* **STATED TASK**:
Every line of the data must be copied exactly.

* **SUPPLIED INFORMATION**:

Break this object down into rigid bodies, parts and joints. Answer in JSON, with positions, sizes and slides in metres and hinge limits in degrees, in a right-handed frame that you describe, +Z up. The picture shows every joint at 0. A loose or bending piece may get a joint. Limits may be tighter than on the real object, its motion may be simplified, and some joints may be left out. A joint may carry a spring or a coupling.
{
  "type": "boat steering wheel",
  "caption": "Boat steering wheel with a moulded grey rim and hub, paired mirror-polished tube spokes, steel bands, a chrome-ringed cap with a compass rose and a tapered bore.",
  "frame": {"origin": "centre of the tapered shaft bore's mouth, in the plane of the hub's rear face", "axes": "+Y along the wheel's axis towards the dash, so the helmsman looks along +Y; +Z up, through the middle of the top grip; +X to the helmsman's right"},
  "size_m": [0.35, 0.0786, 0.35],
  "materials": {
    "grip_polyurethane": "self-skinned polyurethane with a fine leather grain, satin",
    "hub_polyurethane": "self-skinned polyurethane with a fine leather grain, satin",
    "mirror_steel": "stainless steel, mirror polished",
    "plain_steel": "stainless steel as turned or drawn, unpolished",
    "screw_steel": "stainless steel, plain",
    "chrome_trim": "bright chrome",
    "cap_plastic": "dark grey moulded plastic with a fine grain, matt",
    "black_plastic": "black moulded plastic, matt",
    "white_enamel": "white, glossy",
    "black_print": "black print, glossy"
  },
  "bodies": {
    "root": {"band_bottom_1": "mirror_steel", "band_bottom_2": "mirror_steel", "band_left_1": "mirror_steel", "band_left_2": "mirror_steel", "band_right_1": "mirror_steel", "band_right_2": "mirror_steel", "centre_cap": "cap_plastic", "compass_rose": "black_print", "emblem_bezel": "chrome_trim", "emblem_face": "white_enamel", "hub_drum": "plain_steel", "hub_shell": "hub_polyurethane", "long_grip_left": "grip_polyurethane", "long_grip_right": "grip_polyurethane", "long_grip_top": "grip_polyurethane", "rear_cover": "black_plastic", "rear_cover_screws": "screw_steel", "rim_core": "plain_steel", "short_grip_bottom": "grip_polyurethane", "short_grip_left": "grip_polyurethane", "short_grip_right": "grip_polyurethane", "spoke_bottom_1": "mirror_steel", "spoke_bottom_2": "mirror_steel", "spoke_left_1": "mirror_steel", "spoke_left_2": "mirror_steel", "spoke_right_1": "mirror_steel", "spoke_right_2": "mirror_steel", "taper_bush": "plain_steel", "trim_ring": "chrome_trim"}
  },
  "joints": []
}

* **RESULT BELOW**:
Break this object down into rigid bodies, parts and joints. Answer in JSON, with positions, sizes and slides in metres and hinge limits in degrees, in a right-handed frame that you describe, +Z up. The picture shows every joint at 0. A loose or bending piece may get a joint. Limits may be tighter than on the real object, its motion may be simplified, and some joints may be left out. A joint may carry a spring or a coupling.
{
  "type": "boat steering wheel",
  "caption": "Boat steering wheel with a moulded grey rim and hub, paired mirror-polished tube spokes, steel bands, a chrome-ringed cap with a compass rose and a tapered bore.",
  "frame": {"origin": "centre of the tapered shaft bore's mouth, in the plane of the hub's rear face", "axes": "+Y along the wheel's axis towards the dash, so the helmsman looks along +Y; +Z up, through the middle of the top grip; +X to the helmsman's right"},
  "size_m": [0.35, 0.0786, 0.35],
  "materials": {
    "grip_polyurethane": "self-skinned polyurethane with a fine leather grain, satin",
    "hub_polyurethane": "self-skinned polyurethane with a fine leather grain, satin",
    "mirror_steel": "stainless steel, mirror polished",
    "plain_steel": "stainless steel as turned or drawn, unpolished",
    "screw_steel": "stainless steel, plain",
    "chrome_trim": "bright chrome",
    "cap_plastic": "dark grey moulded plastic with a fine grain, matt",
    "black_plastic": "black moulded plastic, matt",
    "white_enamel": "white, glossy",
    "black_print": "black print, glossy"
  },
  "bodies": {
    "root": {"band_bottom_1": "mirror_steel", "band_bottom_2": "mirror_steel", "band_left_1": "mirror_steel", "band_left_2": "mirror_steel", "band_right_1": "mirror_steel", "band_right_2": "mirror_steel", "centre_cap": "cap_plastic", "compass_rose": "black_print", "emblem_bezel": "chrome_trim", "emblem_face": "white_enamel", "hub_drum": "plain_steel", "hub_shell": "hub_polyurethane", "long_grip_left": "grip_polyurethane", "long_grip_right": "grip_polyurethane", "long_grip_top": "grip_polyurethane", "rear_cover": "black_plastic", "rear_cover_screws": "screw_steel", "rim_core": "plain_steel", "short_grip_bottom": "grip_polyurethane", "short_grip_left": "grip_polyurethane", "short_grip_right": "grip_polyurethane", "spoke_bottom_1": "mirror_steel", "spoke_bottom_2": "mirror_steel", "spoke_left_1": "mirror_steel", "spoke_left_2": "mirror_steel", "spoke_right_1": "mirror_steel", "spoke_right_2": "mirror_steel", "taper_bush": "plain_steel", "trim_ring": "chrome_trim"}
  },
  "joints": []
}